The situation is getting worse by hours. Lots of people in the northern part of Japan had to face the heartbreaking reality. Itis sad. Thank you for your attention to us. and please pray for us.

sonyamacdesigns said...

Wow ... they are both so very ... very different but yet created close to the same time ... I love them both ... but I'm very interested to meet the second girl.

karen said...

Fantastic piece you are working on! I may have to check out the SheArt Workshop! But first I need to finish the two I am currently working on, lol!
I have an award for you on my blog today :)
xoxo Karen

Ginnie said...

The thing is, Carola, these devastations stop us all dead in our tracks...but life goes on! That's the total incongruity of it all.

I'm glad you continued on with your project and blog. I can feel the satisfaction oozing from the page. Congratulations once again.

Silvia(Barnie) said...

Dein Canvas gefällt mir schon sehr gut, ich bin gespannt, wie du ihn weitergestalten wirst.

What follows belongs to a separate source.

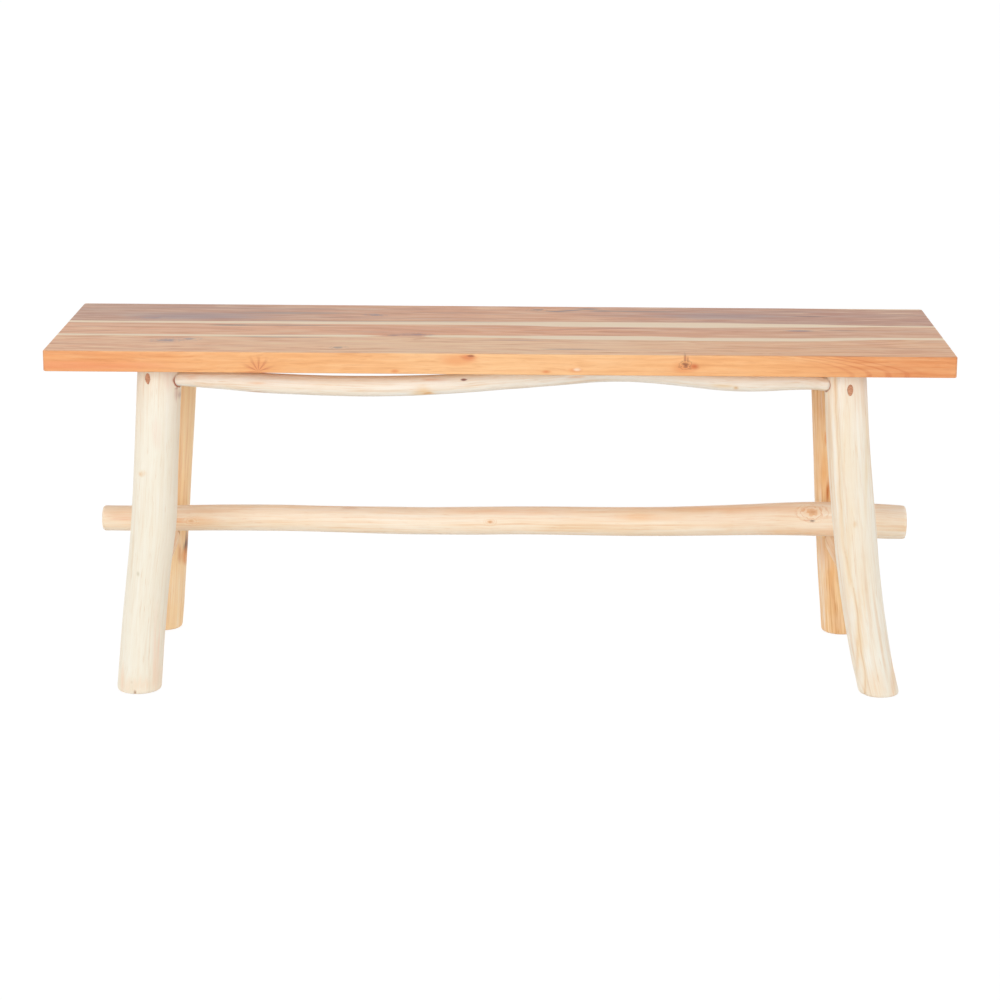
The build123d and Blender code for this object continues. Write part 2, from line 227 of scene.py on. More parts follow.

~Lavender Dreamer~ said...

I love your art...and I'm glad you've shared your feelings. It really does put everything in perspective, doesn't it? But we push on...prayerfully! Hugs! ♥

Randy said...

That's beautiful! Thank you for the birthday wish. I hope you have a nice Tuesday!

Molly said...

I am hoping to learn how to process my own emotions through creativity. Since I have not created much in the past twenty years or so....I am using the time now to experiment with many different outlets: writing, quilting, scrapbooking, photography, and mixed media, in the hopes of finding one or two (or more) with which I can feel comfortable.

I so love this post, Carola, because you walk through your creative process. You have given me permission to get my hands messy (which I have always viewed as a turn-off) and you have shown me that speed in creating a finished piece is not necessarily the sign of talent - or lack thereof. I must learn to enjoy the process.